Machine Number Sense:
A Dataset of Visual Arithmetic Problems
for Abstract and Relational Reasoning

As a comprehensive indicator of mathematical thinking and intelligence, the number sense (Dehaene, 2011) bridges the induction of symbolic concepts and the competence of problem- solving. To endow such a crucial cognitive ability to machine intelligence, we propose a dataset, Machine Number Sense (MNS), consisting of visual arithmetic problems automatically generated using a grammar model—And-Or Graph (AOG). These visual arithmetic problems are in the form of geometric figures: each problem has a set of geometric shapes as its context and embedded number symbols. Solving such problems is not trivial; the machine not only has to recognize the number, but also to interpret the number with its contexts, shapes, and relations (e.g., symmetry) together with proper operations. We benchmark the MNS dataset using four predominant neural network models as baselines in this visual reasoning task. Comprehensive experiments show that current neural-network-based models still struggle to understand number concepts and relational operations. We show that a simple brute-force search algorithm could work out some of the problems without context information. Crucially, taking geometric context into account by an additional perception module would provide a sharp performance gain with fewer search steps. Altogether, we call for attention in fusing the classic search-based algorithms with modern neural networks to discover the essential number concepts in future research.

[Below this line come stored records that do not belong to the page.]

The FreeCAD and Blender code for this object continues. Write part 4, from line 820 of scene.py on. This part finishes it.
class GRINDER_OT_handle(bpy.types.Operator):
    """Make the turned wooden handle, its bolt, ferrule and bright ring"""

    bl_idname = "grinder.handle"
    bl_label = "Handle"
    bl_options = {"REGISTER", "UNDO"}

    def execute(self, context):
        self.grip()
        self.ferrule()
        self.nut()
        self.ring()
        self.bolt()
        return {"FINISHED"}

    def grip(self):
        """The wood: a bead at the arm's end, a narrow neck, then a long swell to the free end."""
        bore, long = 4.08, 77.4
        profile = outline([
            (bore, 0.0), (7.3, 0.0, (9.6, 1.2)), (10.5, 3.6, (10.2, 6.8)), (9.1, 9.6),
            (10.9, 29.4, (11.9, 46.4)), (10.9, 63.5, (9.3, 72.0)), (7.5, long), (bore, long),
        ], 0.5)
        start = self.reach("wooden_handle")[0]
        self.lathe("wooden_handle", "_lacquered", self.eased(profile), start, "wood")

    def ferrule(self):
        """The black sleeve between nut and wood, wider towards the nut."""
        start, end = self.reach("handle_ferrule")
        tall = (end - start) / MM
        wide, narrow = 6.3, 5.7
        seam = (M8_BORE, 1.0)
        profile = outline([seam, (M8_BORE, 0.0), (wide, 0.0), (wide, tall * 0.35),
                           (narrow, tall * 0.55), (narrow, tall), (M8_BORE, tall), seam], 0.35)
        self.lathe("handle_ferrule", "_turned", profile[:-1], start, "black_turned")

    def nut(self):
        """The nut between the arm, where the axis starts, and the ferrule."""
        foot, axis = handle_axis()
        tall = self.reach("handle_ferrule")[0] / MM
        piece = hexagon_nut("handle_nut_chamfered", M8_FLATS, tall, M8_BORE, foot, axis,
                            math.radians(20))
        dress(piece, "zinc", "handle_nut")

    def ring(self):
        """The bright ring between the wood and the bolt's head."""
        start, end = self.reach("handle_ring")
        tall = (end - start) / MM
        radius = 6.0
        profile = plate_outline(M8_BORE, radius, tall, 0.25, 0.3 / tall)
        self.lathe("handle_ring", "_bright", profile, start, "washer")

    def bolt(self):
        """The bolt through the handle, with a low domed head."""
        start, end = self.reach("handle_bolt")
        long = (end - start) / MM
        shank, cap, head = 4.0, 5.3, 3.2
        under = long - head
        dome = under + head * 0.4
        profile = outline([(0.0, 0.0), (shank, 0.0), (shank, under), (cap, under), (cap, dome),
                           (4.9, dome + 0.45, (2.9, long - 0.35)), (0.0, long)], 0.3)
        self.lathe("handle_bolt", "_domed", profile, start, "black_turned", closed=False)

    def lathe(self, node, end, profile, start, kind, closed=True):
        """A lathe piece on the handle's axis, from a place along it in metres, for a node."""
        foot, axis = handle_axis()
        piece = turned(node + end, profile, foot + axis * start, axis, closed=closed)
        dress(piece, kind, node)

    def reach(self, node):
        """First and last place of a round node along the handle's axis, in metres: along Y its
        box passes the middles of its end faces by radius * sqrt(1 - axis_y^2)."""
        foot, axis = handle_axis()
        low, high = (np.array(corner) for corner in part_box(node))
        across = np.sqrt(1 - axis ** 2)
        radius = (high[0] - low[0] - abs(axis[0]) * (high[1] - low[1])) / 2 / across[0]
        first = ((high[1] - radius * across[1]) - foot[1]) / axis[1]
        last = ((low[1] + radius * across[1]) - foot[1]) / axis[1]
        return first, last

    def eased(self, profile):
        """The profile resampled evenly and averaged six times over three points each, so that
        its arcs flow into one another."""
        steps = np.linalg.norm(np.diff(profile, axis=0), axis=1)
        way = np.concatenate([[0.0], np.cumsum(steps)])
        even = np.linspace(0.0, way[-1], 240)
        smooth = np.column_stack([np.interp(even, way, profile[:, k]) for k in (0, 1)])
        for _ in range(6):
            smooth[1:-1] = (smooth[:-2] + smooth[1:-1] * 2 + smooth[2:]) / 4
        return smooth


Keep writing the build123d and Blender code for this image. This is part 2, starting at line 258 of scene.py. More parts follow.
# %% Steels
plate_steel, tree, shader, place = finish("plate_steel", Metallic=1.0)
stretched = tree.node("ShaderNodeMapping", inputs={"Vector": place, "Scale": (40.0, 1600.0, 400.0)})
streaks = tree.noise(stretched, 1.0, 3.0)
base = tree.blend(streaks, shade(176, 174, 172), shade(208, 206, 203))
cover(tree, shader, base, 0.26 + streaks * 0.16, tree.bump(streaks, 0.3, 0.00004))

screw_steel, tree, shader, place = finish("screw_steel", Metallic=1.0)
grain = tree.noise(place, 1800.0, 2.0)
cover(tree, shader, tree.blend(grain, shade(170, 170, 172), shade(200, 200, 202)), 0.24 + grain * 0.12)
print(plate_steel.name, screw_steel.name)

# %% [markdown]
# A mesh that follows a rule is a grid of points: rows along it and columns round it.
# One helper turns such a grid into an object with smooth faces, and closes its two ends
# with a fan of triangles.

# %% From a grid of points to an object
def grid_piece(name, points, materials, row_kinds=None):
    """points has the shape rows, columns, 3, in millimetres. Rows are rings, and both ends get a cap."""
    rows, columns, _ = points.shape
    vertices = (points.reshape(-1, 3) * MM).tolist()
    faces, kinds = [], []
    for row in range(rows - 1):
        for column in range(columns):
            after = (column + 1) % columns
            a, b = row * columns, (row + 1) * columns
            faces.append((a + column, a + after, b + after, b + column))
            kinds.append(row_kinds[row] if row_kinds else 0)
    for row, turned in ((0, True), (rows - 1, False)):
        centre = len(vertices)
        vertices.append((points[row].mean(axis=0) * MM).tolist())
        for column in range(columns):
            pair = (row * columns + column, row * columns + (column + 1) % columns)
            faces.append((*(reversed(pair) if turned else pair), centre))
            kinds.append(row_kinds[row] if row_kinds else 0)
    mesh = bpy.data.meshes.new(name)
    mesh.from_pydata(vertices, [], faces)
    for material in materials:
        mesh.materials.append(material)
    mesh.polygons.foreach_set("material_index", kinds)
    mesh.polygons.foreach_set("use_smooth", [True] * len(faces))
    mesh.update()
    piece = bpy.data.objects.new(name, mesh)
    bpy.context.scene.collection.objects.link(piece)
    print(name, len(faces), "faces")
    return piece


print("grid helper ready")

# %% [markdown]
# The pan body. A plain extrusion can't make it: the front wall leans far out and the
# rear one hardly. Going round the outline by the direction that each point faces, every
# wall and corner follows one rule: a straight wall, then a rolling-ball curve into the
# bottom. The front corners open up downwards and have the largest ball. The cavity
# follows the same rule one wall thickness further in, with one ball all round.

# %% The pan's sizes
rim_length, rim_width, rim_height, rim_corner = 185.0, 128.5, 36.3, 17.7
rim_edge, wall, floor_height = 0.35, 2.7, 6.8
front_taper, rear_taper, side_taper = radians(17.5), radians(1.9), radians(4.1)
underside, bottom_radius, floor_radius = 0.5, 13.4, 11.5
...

Wenhe Zhang, Chi Zhang, Yixin Zhu, Song-Chun Zhu

The 34th AAAI Conferences on Artificial Intelligence, Februrary 7-12, New York (Oral Presentation)

Code / Dataset

Dataset Generation

A test is generated by parsing and sampling an And-Or Graph (AOG). Each problem has an internal hierarchical tree structure composed of And-nodes and Or-nodes; an And-node denotes a decomposition of a larger entity in the grammar, and an Or-node denotes an alternative decomposition.

  • We design three problem types: (a) Combination, (b) Composition, and (c) Partition, each of which has a distinctive layout.

  • Each problem contains two important components:

    • Layout component serves as the problem context. The attributes vary with different problem types.

    • Algebra component serves as the problem content.

      • A crucial attribute is the styles of interpretation --- holistic view and analytic view. From a holistic perspective, all the numbers in a panel are involved in the same calculation process together as a whole. From an analytic perspective, the numbers are grouped as several parts, and each part undergoes an individual calculation process.

      • Another attribute indicates the mathematical objects in the problem, including a list of randomly sampled operators and integer constants. The sampled operators and constant slots are fed into an in-order binary tree to sample numbers for instantiation

Experiments and Analysis

We benchmark the proposed MNS dataset using both pre-dominant neural network models and classic search-based algorithms.

  • Four state-of-the-art neural-network-based CV models for visual problem-solving:

    • a front-end CNN as feature extractor;

    • a LSTM model with a CNN backbone combined with an MLP head;

    • an image classifier based on ResNet;

    • a relational network (RN).

  • Two types of the symbolic search-based models:

    • pure symbolic search, the input is the numbers in each panel;

    • context-guided search, the input includes both the numbers and semantic context.

Additionally, human performance on the MNS dataset has also been collected.

Main Results:

  • The overall accuracy of neural network models is close to that of pure symbolic search within 100 steps and context-guided search within 50 steps, both of which are relatively small compared to the large problem space.

  • The performance of search algorithms varies across different types of problem, different styles of interpretation, and different numbers of integers, in strong contrast to the performance consistency of neural network models.

  • Although pure symbolic search is able to solve some problems, context-guided search has generally better performance, especially on problems with higher complexity.

  • Compared to the benchmarked computational models, human achieves a significantly higher accuracy in all types of problems without extensive training.

Possible Reasons:

  • The representations of number symbols and geometric contexts differ:

    • search algorithms: symbolized concepts;

    • neural network models: extracted features.

  • The internal processes of visual information are distinctive:

    • search algorithms: process number concepts in a sequential manner;

    • neural network models: process visual features in parallel.

  • The abilities to separate problem content from problem context is also different:

    • Search algorithms are advantageous than neural network models, since the number symbols and geometric context information are fed into search algorithms separately.

Conclusions and Discussions

  • Compared to simple symbolic search-based models, the poor performance of neural network models suggests its insufficiency in symbolic processing and concept understanding, as well as its difficulty in combining content and context to solve problems flexibly.

  • Challenges for future work: how to emerge symbolic concepts directly from pixels with minimal supervisions, how to extract meaningful relations from contextual information, and how to reason and make inductions based on concepts and relations.

  • Fusing neural network models' strong capacity of feature extraction in large-scale data processing and search-based algorithms' explicit knowledge structure in fit-for-purpose problem-solving may be an effective method for relational and abstract reasoning.